While VanCort could be considered an expert communicator now, she admits it was a long journey to learn the skills she has today, and she credits her local community with helping her build much of those skills.

From a young age, growing up in and around Ithaca, VanCort says she learned that being invisible was synonymous with safety, and she made herself smaller to cope with the traumas in her childhood.

“My mother was an absolutely fantastic mother by all accounts (…) then she became paranoid schizophrenic and she ended up kidnapping me three times,” she says. “When you live in a world where little girls are taught to be small and then you combine that with that level of trauma and a fear of the world, it is very, very difficult to claim space.”

Thankfully, VanCort had her local community supporting her from a young age. She says her father put her in therapy early while local women offered their direct support to her as she began to redefine and reclaim her space. In her local Big Brothers Big Sisters community, former Assistant Dean of Students at Cornell Alice Green would spend hours with her on the weekends, while her kindergarten teacher Roberta Wallitt would take her home on weekdays when her father was working “as if I were her own.”

“People have talked about me as if I have some sort of super power, and I think it’s really important to understand that nobody does this alone. Nobody,” she says. “I had all these women, who are extraordinary women in their own right, taking care of me. Pulling me into their orbit. Loving me. Nurturing me. And I think my story is not a story that proves you can overcome anything alone, if you’re strong enough — my story is a story that proves that a child can go through tremendous trauma, and if their community rallies around them, they can do great things despite how their life started.”

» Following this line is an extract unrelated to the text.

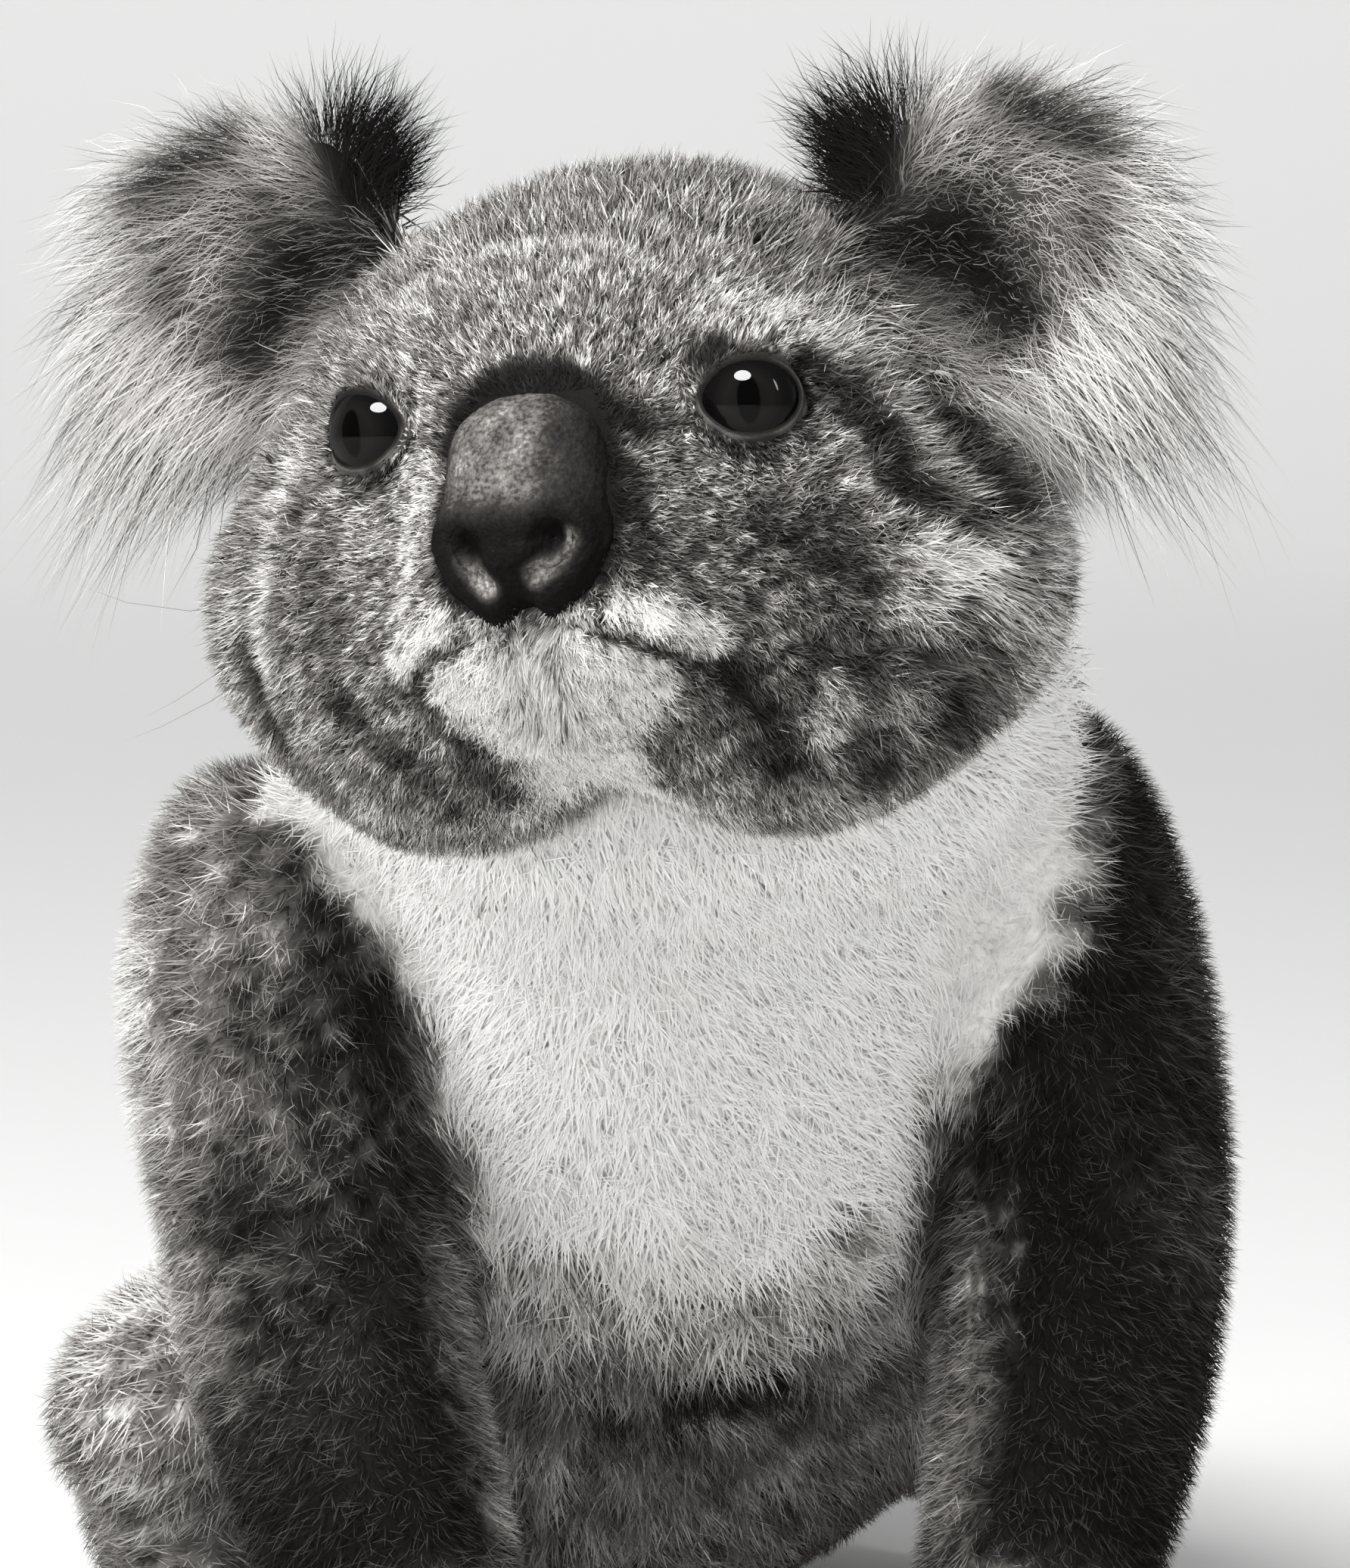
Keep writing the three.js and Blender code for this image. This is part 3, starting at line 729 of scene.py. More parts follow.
def ear_place(head):
    """Place on the ear's flap: outward, backward and upward, where its edge is about 1."""
    side = np.where(head[:, 0] > 0, 1.0, -1.0)
    lift = np.where(side > 0, EAR_LIFT["left"], EAR_LIFT["right"])
    place = np.stack([head[:, 0] * side, head[:, 1], head[:, 2] - lift], 1)
    return (place - EAR_FLAP) / EAR_SIZE


ear_shade = np.where(x > 0, 1, RIGHT_EAR)
pale += on_ear * (ear_tone(ear_place(head)) * ear_shade - pale)
print("ears", pale[on_ear > 0.5].mean().round(2))

# %% Lids and lips
paint(lid, 0.06 + 0.16 * ramp(EYE[2] - z, -3, 7))
paint(upper_fold * 0.5, 0.5)
# painted shade in the fold under each lower lid
paint(lower_fold * 0.6, 0.16)
paint(rim * 0.7, 0.45)
paint(slit_edge, 0.04)
paint(lips, 0.1)
pale = np.clip(pale, DARKEST, 1)
print("lids", pale[lid > 0.5].mean().round(2))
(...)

In 2014, VanCort’s communication skills were once again put to the test after she was involved in an accident; while out for a bike ride, she was hit head-on by a driver who was texting and driving and suffered a bilateral brain injury and a subdural hematoma. She says that her injury forced her to rewire her brain and relearn the communications skills she had spent much of her life building.

“After seeing a Facebook post, where I typed with my eyes closed — because I couldn’t look at the screen because it hurt — [Katie Spallone] said to me, ‘I think you really need to keep writing Eliza. Just write every day and send it to me.’”

Spallone is the co-director, along with VanCort, at The Actor’s Workshop of Ithaca Theater Training Studio and one of the first people to sign up for VanCort’s acting workshop, she says. “So I would write every single day. And I would send her my gobbledygook (…) and she would decipher what I was saying and edit it and send it back to me and say, ‘Keep writing, keep writing, keep writing.’” 

“And that was the beginning of my recovery and the beginning of my love of writing,” VanCort said. “So after that, I became fascinated with communication because my condition was so compromised after my accident, and I had to rebuild it brick by brick.”

A Woman’s Guide to Claiming Space (available on Amazon and elsewhere) details all of the lessons VanCort has learned over the years, breaking it down into step-by-step instructions for women of all ages to follow. The book offers intersectional advice for women to claim (and retain) physical and authoritative space in the workplace, your local community, and in personal relationships. Her book tour opens with a local event at the The Cornell Store on May 12 at 5 p.m., where VanCort will be answering questions and signing copies of her book.

“I think that it’s really important for us all to remember, there’s no lost causes—that no matter how hard the beginning has been,” VanCort says. “If your community rallies around you, there’s a good chance that you can turn out OK (…) It only takes one adult to change a life.”